The present-day U.S. military qualifies by any measure as highly professional, much more so than its Cold War predecessor. Yet the purpose of today’s professionals is not to preserve peace but to fight unending wars in distant places. Intoxicated by a post-Cold War belief in its own omnipotence, the United States allowed itself to be drawn into a long series of armed conflicts, almost all of them yielding unintended consequences and imposing greater than anticipated costs. Since the end of the Cold War, U.S. forces have destroyed many targets and killed many people. Only rarely, however, have they succeeded in accomplishing their assigned political purposes. . . . [F]rom our present vantage point, it becomes apparent that the “Revolution of ‘89” did not initiate a new era of history. At most, the events of that year fostered various unhelpful illusions that impeded our capacity to recognize and respond to the forces of change that actually matter.

Andrew Bacevich


Thursday, May 22, 2014

War News for Thursday, May 22, 2014


Royal Marine found guilty of murdering Afghan fighter has sentence reduced



Reported security incidents
#1: Taliban fighters kidnapped 27 police officers during an assault on a northeastern province in Afghanistan, authorities said today. Gen Fazeluddin Ayar, the police chief in Badakhshan province, said that the 27 officers were hiding in a cave during the Taliban attack yesterday in Yamgan district. The Taliban took the officers hostage and police have launched an effort to try and find them, Ayar said.

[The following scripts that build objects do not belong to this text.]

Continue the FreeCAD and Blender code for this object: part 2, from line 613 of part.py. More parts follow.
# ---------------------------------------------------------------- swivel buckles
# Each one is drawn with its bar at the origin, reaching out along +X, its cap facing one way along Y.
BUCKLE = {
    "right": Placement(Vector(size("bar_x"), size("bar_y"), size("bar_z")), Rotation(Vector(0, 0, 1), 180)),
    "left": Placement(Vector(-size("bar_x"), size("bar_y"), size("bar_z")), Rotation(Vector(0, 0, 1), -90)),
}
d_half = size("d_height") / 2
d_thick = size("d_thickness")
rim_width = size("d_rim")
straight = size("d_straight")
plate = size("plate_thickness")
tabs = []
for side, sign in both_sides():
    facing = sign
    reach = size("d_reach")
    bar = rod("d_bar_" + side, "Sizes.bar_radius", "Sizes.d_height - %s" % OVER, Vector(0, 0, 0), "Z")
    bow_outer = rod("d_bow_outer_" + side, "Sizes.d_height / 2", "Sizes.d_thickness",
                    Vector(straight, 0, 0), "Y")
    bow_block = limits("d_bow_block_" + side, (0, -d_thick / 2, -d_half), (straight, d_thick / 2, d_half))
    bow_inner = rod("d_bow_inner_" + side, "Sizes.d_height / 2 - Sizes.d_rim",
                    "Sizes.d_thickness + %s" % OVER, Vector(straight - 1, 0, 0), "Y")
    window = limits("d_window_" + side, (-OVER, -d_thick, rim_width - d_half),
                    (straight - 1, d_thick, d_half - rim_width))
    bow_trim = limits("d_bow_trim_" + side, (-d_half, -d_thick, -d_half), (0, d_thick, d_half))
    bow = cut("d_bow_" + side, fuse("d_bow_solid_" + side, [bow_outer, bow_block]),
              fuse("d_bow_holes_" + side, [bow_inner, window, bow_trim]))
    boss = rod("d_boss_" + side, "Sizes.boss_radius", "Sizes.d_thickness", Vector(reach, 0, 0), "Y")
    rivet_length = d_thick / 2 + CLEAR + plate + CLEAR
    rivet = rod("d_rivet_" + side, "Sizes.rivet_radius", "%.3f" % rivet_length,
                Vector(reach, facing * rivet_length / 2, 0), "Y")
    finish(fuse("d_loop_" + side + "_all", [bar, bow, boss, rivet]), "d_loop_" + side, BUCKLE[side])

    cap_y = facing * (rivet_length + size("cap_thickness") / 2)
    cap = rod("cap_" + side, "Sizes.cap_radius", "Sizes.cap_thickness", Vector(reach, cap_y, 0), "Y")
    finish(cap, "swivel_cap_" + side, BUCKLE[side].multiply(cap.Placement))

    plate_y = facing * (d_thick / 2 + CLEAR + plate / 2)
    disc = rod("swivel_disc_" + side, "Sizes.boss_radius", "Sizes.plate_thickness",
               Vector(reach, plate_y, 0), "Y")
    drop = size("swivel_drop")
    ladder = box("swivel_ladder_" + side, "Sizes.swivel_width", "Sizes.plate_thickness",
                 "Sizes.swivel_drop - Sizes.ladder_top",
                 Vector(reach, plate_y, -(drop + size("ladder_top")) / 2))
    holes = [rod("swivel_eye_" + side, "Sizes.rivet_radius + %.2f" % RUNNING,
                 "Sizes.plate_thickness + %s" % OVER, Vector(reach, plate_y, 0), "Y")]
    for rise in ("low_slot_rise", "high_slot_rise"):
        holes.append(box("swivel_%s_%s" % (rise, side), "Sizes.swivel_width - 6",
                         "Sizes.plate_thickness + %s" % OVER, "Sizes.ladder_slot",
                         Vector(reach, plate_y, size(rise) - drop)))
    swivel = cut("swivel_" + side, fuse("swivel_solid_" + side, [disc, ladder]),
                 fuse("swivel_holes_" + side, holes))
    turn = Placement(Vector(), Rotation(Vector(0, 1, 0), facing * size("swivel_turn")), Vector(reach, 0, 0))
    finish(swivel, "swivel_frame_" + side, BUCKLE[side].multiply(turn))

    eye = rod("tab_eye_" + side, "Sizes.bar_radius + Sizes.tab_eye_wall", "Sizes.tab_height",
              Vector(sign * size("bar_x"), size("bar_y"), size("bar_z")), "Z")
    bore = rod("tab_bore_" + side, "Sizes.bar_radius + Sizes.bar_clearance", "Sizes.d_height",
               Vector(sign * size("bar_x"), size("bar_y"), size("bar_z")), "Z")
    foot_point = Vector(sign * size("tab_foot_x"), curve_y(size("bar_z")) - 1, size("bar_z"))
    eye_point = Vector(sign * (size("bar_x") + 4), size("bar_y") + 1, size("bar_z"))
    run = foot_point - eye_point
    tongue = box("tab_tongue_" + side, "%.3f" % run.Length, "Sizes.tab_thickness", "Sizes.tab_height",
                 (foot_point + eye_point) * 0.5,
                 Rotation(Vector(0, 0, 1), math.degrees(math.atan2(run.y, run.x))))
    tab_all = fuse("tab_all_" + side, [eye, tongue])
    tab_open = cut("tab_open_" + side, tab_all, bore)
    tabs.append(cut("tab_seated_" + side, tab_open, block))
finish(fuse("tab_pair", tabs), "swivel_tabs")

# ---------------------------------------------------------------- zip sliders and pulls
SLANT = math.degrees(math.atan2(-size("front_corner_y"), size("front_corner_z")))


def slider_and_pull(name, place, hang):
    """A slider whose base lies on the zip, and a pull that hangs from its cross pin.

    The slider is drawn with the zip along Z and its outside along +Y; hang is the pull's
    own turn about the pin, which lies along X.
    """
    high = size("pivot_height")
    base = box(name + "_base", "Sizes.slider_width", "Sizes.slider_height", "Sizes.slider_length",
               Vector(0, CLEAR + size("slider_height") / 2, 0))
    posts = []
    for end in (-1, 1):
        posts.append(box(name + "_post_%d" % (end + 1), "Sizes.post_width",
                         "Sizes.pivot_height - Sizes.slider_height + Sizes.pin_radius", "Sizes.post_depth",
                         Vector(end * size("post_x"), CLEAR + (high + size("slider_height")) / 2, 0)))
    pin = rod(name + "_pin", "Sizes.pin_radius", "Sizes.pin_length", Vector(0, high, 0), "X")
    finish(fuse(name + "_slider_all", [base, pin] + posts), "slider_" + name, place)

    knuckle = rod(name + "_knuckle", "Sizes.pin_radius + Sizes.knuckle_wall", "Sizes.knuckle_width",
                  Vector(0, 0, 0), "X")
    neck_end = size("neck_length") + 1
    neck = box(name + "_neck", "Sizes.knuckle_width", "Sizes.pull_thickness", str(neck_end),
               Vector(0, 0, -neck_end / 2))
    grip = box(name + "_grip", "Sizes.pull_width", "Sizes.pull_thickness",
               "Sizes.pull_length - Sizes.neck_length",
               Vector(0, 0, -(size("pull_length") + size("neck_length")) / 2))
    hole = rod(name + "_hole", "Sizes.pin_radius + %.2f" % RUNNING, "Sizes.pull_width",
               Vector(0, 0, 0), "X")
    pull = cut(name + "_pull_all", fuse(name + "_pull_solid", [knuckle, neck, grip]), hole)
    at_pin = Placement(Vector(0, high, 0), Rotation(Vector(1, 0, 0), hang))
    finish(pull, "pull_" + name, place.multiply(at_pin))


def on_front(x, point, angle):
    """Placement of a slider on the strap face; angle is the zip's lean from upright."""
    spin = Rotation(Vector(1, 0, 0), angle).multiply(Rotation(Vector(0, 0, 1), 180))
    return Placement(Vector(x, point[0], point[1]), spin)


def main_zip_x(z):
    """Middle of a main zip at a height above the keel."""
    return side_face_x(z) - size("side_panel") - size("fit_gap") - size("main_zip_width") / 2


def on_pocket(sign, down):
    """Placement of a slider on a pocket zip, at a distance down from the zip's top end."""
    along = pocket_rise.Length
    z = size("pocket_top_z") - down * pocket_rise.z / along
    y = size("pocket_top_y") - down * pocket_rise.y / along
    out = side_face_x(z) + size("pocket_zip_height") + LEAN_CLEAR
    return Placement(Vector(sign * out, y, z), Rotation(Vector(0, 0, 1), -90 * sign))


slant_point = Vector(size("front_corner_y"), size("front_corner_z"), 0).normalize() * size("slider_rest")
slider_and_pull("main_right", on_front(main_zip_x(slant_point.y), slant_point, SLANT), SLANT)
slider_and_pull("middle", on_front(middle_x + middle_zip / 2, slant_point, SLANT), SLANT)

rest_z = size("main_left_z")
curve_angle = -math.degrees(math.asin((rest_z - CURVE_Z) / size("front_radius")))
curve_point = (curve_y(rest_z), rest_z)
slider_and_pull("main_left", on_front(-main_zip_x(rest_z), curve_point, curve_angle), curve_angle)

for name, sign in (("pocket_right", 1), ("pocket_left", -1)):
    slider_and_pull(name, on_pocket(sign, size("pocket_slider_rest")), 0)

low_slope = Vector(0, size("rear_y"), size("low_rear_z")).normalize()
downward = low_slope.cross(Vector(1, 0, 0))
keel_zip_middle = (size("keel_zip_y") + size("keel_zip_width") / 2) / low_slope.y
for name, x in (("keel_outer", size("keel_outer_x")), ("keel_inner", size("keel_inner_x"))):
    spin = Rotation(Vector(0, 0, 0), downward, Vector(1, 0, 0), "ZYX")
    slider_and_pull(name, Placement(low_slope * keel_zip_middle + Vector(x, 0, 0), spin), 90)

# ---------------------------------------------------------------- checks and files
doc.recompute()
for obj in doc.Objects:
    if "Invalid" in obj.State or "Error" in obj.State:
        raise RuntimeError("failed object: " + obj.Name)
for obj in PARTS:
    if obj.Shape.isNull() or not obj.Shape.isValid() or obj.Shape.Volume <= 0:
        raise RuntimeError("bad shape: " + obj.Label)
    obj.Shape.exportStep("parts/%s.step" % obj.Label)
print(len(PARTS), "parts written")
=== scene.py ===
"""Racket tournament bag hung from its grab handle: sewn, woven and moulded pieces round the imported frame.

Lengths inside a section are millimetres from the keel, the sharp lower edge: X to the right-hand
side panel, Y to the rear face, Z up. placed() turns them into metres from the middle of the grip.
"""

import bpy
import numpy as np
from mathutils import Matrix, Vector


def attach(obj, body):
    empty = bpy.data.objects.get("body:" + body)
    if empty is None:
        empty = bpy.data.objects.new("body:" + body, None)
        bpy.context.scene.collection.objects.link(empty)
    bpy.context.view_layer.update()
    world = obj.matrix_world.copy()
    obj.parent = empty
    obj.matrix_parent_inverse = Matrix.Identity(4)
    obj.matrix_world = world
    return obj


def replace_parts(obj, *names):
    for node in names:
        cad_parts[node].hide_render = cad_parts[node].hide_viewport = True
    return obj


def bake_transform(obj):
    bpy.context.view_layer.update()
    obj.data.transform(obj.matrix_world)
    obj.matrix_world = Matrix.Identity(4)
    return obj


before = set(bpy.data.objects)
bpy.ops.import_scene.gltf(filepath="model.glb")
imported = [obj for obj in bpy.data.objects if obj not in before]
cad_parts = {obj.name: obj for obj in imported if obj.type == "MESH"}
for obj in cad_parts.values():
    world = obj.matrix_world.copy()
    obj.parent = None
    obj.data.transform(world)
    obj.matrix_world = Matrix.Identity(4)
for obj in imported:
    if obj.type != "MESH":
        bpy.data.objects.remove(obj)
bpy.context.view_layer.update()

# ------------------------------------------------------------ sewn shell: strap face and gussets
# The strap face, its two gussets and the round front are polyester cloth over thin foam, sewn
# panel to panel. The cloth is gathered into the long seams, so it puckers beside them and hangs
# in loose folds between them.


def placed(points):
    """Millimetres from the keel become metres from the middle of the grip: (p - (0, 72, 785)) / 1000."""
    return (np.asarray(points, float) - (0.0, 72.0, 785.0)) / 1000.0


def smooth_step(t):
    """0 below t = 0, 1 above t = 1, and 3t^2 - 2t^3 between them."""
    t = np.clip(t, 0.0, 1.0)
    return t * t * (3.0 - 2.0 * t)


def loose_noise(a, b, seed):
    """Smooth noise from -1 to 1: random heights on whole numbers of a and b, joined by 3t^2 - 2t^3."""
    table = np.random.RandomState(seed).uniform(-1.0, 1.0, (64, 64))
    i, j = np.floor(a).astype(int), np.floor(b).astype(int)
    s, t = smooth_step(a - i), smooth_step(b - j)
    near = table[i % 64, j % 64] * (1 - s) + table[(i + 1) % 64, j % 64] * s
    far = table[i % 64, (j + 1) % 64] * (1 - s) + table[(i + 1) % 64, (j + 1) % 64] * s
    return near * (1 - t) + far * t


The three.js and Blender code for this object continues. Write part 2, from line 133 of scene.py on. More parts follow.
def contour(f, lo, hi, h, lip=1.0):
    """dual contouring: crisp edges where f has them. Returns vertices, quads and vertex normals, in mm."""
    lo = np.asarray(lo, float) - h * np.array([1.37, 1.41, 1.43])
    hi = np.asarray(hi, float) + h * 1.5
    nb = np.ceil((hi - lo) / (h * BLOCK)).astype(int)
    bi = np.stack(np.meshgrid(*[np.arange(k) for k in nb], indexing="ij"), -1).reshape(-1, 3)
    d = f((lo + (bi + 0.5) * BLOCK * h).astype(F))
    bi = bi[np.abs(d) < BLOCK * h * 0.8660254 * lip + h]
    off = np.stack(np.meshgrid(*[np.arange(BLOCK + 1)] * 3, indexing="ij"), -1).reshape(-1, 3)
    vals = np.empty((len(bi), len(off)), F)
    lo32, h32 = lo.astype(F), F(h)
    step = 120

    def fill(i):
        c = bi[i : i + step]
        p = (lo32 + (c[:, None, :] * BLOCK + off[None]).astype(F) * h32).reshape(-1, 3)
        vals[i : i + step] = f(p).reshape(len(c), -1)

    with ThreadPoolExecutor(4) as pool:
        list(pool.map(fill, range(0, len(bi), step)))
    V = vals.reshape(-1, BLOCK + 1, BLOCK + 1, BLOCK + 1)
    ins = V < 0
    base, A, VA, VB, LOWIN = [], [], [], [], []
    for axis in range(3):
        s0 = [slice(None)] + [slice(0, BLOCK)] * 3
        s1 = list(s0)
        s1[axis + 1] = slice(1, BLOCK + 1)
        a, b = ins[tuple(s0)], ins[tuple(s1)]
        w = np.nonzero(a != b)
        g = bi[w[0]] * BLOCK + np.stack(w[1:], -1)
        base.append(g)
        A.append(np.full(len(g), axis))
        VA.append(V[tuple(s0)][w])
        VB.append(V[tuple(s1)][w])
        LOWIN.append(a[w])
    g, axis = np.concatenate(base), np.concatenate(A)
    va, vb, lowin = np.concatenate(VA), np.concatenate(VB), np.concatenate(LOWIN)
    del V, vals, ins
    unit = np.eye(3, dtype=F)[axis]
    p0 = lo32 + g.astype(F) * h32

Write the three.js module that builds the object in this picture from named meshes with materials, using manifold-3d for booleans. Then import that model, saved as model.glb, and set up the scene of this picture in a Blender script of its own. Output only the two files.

Insurgents ambushed several police checkpoints in Badakhshan province, killing at least six police officers in Yamgan district, Ayar said yesterday. The fighting started late Tuesday and lasted till yesterday. Reinforcements were sent to the site, but the police were forced to pull back from the area and were fighting the Taliban forces from surrounding mountains as army helicopters flew overhead, Ayar said. Five insurgents also were killed, and three policemen were wounded, he added.

#2: Pakistani forces on Thursday launched their first major offensive in years against Taliban militants near the Afghan border after several rounds of government-led talks aimed at ending an insurgency in the remote region failed. The offensive targeted the Matchis Camp near the capital of North Waziristan, an area set up to house Afghan refugees but now a hub for local and foreign militants, Siraj Ahmed, the highest government official in the region, told Reuters by telephone.

#3: Gunmen on Wednesday killed a teacher and five members of his family in Balochistan province, officials said, adding that separatist rebels were believed to be responsible. The attack happened in the Panjgour district. Balochistan is home to a long-running separatist conflict that was revived in 2004, and teachers are reportedly targeted both by nationalist organizations and security forces on suspicion of spying.

#4: Villagers in the southern province of Zabul Tuesday found the decapitated bodies of eight local policemen who were seized two weeks ago, deputy provincial governor Mohammad Jan Rassoulyar told AFP. The policemen were snatched by militants after an attack on their convoy. "Their bodies were discovered in Nawbahar district and we have sent elders to bring them to Qalat (the provincial capital)," he said, adding they were beheaded on Tuesday and found soon afterwards.

#5: Eleven insurgents and four army troops were killed on Wednesday evening in a bloody clash between security forces and Tehrik-e-Taliban Pakistan rebels in the restive Pakistani region of North Waziristan, military officials said. The fighting broke out after rebels attacked an army convoy near Mir Ali, the second largest town of the lawless region, said the Inter Services Public Relations - the Pakistani army’s media outlet - in a press statement on Wednesday.

#6: A bomb blast rocked Afghanistan's Ghazni city on Thursday, leaving a dozen people dead or injured, local official Shafiq Nang said.

#7: A bomb blast rocked Pashtunkot in Faryab province 425 km northwest of Kabul on Wednesday, killing one civilian and injuring 10 others on Wednesday, a police spokesman in the province Sayed Mahmoud Yaqubi said. A bomb planted by militants next to a shop in Takhta bazaar of Pashtunkot district went off at around 10:00 a.m. local time today, killing one civilian on the spot and wounding 10 others, some of them in critical condition," Yaqubi told Xinhua.

#8: At least four Taliban militants were killed following a drone strike in eastern Kunar province of Afghanistan, local officials said Wednesday.